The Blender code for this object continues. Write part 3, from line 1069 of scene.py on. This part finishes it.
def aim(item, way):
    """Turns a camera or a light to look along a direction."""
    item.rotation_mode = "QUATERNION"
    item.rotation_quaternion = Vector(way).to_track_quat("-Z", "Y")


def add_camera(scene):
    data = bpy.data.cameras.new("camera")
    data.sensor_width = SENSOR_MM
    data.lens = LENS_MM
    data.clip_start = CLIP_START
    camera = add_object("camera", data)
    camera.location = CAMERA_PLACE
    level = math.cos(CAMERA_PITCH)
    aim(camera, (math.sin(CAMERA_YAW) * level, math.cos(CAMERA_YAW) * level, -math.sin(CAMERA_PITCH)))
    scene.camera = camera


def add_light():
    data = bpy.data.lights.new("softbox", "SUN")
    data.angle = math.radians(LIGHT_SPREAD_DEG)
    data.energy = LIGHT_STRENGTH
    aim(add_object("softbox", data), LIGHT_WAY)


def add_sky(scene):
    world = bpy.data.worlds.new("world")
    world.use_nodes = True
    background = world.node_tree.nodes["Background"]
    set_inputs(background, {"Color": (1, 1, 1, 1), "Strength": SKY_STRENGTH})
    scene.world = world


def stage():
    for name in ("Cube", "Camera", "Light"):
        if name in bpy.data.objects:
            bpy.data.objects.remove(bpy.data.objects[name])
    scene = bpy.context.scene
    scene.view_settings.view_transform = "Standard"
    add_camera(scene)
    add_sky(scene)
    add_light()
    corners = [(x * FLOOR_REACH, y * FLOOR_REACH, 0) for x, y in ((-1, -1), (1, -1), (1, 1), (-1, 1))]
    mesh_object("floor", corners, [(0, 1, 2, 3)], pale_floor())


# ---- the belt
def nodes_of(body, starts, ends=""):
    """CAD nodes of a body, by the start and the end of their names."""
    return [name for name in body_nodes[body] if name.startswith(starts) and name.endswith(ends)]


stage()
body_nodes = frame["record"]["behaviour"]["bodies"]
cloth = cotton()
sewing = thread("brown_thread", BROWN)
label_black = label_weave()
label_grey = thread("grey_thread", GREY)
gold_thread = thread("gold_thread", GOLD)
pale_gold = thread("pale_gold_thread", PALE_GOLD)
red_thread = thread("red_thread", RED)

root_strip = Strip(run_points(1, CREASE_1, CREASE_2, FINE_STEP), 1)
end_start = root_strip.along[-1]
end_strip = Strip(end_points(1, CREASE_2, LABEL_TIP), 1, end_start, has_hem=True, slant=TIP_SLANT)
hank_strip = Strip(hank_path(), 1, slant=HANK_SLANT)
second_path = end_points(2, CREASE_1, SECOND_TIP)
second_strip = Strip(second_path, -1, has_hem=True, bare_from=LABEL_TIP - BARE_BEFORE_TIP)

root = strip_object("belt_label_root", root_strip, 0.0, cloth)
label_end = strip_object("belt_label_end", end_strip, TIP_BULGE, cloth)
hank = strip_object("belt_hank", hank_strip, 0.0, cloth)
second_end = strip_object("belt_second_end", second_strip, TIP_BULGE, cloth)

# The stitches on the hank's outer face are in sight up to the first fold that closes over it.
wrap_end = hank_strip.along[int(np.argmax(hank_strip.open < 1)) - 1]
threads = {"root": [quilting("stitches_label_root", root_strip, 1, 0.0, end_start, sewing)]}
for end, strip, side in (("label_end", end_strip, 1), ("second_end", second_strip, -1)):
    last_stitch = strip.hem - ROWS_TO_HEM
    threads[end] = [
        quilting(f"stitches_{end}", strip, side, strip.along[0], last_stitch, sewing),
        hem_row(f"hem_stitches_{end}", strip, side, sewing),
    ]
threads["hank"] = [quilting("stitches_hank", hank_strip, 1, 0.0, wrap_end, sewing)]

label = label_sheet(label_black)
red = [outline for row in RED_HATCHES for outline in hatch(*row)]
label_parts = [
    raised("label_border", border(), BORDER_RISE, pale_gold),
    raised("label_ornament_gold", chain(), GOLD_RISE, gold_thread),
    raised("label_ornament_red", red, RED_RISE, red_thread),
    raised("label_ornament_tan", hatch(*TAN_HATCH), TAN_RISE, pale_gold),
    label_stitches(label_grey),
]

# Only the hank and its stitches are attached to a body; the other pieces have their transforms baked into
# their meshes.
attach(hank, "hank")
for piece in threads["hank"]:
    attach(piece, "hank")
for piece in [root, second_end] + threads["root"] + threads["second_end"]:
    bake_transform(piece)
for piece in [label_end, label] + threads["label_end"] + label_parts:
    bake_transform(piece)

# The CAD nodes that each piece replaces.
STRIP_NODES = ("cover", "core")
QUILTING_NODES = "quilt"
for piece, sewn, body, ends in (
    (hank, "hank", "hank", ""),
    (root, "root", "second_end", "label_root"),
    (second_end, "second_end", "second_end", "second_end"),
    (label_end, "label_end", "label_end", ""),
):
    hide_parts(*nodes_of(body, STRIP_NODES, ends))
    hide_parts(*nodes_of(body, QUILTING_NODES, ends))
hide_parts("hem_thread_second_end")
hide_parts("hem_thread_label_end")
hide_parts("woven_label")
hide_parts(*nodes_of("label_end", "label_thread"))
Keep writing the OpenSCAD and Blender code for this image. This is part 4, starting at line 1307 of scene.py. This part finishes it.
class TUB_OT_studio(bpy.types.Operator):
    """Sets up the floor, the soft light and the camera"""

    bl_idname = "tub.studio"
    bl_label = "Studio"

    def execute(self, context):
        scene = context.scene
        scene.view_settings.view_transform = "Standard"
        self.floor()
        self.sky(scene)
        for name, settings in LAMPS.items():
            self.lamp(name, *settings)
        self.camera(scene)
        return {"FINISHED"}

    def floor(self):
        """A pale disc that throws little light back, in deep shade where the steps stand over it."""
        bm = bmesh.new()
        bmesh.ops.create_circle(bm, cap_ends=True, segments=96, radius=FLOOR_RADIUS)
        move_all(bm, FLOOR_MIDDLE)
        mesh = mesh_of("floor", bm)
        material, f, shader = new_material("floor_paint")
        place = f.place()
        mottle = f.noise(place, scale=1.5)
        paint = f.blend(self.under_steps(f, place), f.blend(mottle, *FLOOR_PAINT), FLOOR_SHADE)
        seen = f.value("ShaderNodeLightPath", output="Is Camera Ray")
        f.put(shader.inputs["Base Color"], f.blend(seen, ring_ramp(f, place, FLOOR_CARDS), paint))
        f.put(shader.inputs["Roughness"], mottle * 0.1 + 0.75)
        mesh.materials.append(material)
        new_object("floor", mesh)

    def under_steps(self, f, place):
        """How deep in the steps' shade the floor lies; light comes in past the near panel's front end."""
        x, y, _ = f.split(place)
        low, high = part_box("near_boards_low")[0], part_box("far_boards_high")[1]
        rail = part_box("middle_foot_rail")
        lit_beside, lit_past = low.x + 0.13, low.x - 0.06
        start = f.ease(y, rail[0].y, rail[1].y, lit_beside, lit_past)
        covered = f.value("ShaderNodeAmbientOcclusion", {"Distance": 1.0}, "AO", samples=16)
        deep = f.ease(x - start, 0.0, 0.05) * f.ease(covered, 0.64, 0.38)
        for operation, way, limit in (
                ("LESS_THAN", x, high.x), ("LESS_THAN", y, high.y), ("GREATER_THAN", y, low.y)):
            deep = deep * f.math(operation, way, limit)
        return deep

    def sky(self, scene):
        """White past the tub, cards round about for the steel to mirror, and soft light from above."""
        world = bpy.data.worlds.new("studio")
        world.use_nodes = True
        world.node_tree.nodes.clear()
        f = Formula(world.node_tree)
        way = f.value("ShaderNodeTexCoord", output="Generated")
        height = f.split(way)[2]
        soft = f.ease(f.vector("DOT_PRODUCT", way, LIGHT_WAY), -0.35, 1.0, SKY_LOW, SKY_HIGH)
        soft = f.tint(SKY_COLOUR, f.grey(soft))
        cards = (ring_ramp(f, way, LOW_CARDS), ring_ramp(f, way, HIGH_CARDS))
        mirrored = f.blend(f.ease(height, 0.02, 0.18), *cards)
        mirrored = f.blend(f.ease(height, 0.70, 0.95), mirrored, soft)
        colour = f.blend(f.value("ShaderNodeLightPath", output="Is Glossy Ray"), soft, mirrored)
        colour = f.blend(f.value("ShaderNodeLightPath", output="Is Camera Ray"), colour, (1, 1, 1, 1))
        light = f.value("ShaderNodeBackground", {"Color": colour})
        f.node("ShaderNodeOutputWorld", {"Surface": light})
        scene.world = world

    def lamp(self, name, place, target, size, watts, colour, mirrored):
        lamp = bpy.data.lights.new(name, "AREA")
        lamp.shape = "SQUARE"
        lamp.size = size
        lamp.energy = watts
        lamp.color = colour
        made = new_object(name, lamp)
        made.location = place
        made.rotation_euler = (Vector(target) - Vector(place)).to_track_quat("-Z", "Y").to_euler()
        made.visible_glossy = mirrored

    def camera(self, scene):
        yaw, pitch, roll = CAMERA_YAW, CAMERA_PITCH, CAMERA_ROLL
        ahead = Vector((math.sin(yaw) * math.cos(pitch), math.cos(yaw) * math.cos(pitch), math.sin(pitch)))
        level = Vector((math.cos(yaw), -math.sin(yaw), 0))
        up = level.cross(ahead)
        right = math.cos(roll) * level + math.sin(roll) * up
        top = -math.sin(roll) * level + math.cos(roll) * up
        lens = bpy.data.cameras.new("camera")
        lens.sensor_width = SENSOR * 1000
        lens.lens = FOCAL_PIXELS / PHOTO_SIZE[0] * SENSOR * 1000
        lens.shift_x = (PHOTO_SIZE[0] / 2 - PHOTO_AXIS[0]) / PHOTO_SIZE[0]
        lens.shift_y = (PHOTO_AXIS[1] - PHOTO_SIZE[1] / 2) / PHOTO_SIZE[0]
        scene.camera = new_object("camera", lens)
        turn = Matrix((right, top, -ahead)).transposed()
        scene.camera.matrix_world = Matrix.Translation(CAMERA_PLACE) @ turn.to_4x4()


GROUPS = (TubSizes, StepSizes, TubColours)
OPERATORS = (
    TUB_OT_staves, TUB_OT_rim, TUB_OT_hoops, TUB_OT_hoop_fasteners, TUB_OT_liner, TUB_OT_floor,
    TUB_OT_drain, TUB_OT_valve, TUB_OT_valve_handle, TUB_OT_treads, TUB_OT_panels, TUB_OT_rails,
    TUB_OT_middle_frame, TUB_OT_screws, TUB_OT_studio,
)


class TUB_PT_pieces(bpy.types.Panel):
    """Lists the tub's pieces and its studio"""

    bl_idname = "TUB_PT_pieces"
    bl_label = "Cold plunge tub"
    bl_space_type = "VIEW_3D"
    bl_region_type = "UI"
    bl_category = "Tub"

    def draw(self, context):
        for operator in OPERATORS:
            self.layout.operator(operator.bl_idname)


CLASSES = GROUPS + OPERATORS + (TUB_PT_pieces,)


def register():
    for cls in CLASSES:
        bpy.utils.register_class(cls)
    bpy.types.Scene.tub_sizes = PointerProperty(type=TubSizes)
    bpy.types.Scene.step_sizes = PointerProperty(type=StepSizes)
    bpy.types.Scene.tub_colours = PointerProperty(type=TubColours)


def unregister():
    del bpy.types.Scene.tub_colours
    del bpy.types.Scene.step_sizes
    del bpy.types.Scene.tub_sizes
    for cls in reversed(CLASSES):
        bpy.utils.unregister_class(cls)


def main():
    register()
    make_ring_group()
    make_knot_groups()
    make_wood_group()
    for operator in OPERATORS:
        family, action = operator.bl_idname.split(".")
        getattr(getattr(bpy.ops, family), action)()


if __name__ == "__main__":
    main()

☆ ☆ ☆ ☆ ☆

* _What the exercise asks_
Exactly as they appear, please write out the lines from the opening of the listing above down to the line containing "scene.camera = camera", with both end lines included.

* _Complete answer_
The Blender code for this object continues. Write part 3, from line 1069 of scene.py on. This part finishes it.
def aim(item, way):
    """Turns a camera or a light to look along a direction."""
    item.rotation_mode = "QUATERNION"
    item.rotation_quaternion = Vector(way).to_track_quat("-Z", "Y")


def add_camera(scene):
    data = bpy.data.cameras.new("camera")
    data.sensor_width = SENSOR_MM
    data.lens = LENS_MM
    data.clip_start = CLIP_START
    camera = add_object("camera", data)
    camera.location = CAMERA_PLACE
    level = math.cos(CAMERA_PITCH)
    aim(camera, (math.sin(CAMERA_YAW) * level, math.cos(CAMERA_YAW) * level, -math.sin(CAMERA_PITCH)))
    scene.camera = camera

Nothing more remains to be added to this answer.